WRITTEN REQUEST »
Repeat every line, exactly, from the very first through the one where "# written as millimetres x MM." appears. Add nothing else.

DATA SEGMENT »

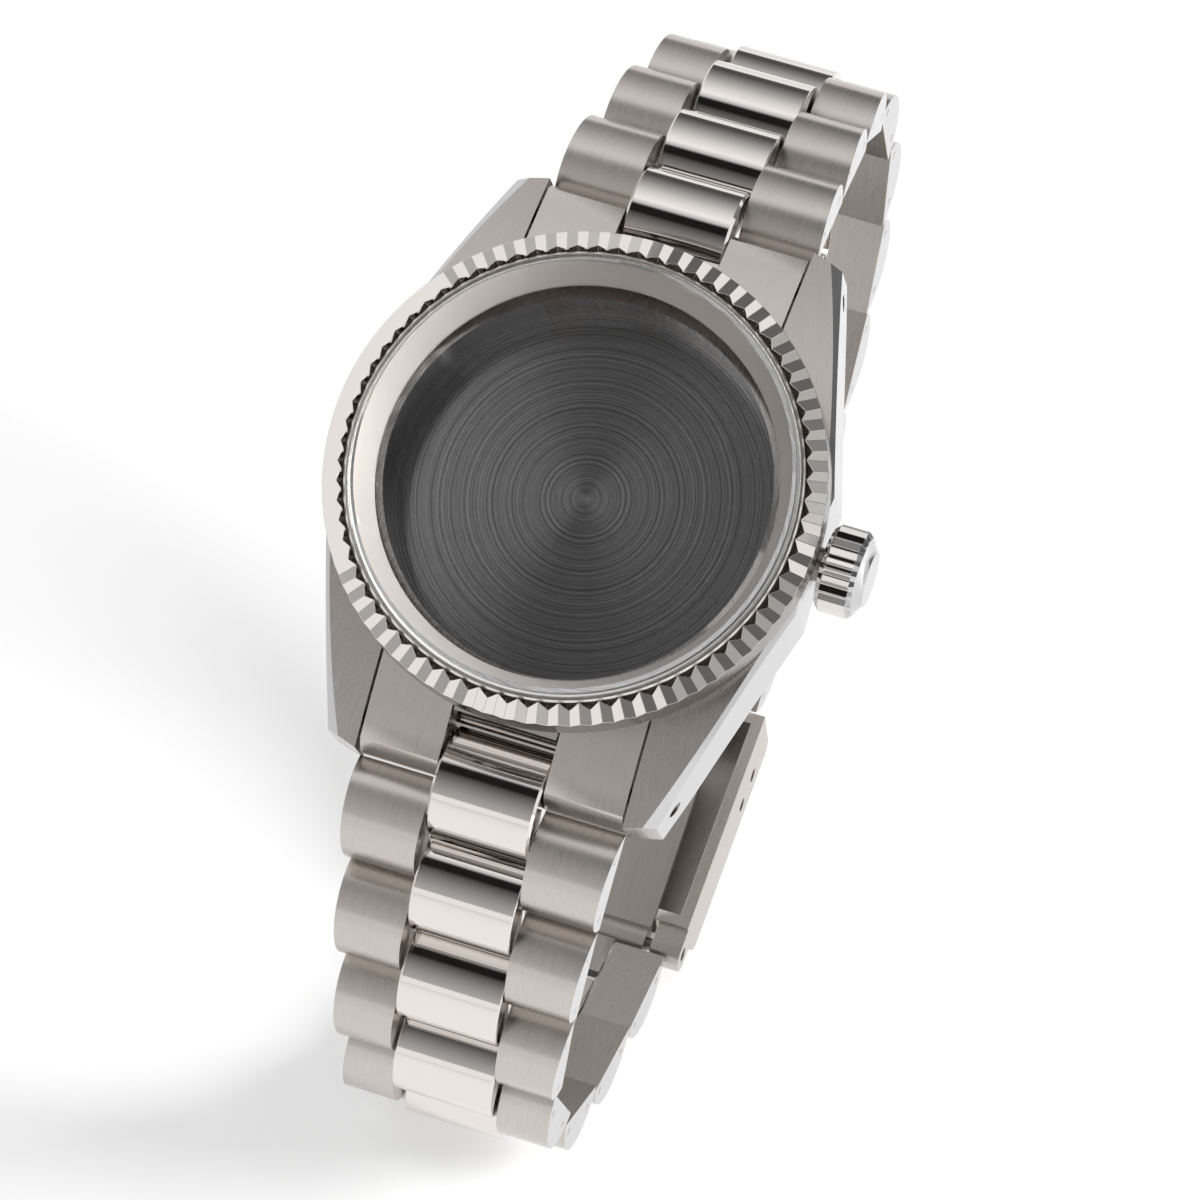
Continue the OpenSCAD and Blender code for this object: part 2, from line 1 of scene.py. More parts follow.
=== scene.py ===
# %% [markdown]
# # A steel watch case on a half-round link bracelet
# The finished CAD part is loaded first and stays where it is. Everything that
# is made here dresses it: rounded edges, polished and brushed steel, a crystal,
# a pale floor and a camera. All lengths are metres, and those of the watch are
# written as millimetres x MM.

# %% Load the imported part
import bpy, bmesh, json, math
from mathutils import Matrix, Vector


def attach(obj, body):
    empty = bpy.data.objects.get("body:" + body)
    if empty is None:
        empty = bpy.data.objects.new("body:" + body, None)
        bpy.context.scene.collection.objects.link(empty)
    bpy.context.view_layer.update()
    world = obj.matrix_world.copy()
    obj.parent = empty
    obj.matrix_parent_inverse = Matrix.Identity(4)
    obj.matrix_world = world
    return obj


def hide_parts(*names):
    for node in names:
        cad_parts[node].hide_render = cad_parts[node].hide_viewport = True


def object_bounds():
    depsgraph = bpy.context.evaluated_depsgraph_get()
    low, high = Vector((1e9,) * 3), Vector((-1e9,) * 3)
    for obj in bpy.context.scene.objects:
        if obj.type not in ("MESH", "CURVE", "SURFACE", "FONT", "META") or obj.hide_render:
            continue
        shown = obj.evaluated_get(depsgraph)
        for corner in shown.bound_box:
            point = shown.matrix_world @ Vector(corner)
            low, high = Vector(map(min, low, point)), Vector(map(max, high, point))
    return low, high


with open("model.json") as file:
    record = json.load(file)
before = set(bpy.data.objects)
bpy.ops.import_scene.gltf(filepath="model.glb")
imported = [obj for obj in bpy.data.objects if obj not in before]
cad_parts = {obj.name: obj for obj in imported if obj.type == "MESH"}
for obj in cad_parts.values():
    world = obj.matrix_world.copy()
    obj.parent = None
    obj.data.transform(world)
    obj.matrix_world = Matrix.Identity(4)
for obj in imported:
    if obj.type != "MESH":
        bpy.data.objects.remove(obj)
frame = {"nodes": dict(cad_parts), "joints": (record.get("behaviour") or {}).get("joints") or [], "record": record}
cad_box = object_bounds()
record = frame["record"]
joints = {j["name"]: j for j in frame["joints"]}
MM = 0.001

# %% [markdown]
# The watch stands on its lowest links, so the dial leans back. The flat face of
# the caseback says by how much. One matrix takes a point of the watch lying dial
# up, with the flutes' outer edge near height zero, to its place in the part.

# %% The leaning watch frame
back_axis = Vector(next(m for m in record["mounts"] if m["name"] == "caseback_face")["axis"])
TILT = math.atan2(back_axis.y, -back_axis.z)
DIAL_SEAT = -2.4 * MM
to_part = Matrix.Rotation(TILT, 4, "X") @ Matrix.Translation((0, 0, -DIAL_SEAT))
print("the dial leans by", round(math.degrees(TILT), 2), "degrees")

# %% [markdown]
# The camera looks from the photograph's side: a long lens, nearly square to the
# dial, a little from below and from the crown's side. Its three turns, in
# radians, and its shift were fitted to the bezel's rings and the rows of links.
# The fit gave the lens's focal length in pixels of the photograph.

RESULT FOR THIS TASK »
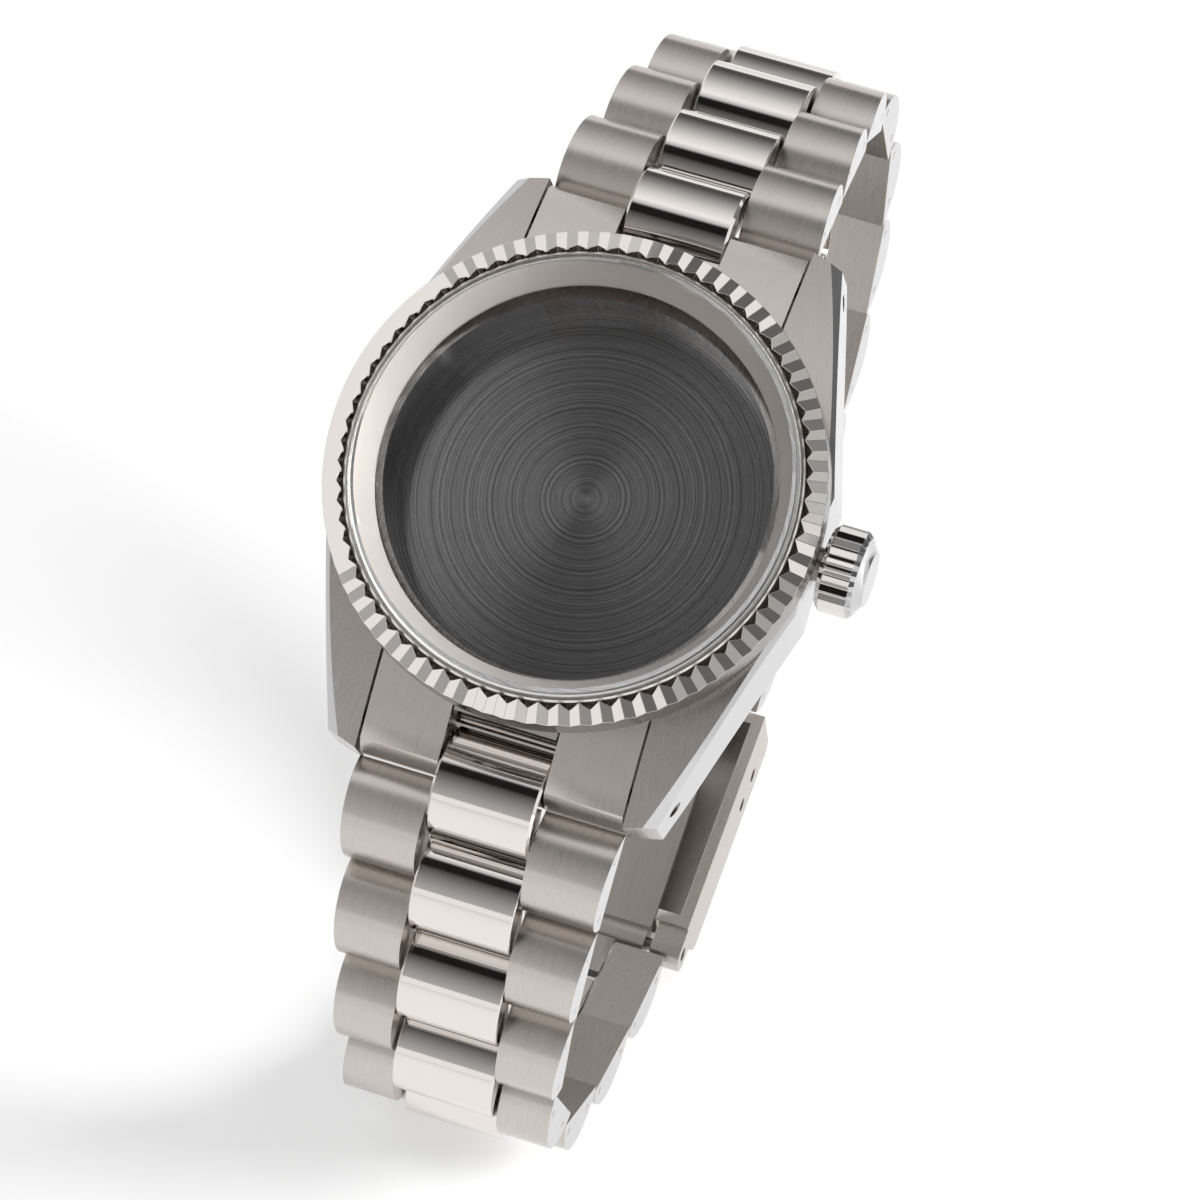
Continue the OpenSCAD and Blender code for this object: part 2, from line 1 of scene.py. More parts follow.
=== scene.py ===
# %% [markdown]
# # A steel watch case on a half-round link bracelet
# The finished CAD part is loaded first and stays where it is. Everything that
# is made here dresses it: rounded edges, polished and brushed steel, a crystal,
# a pale floor and a camera. All lengths are metres, and those of the watch are
# written as millimetres x MM.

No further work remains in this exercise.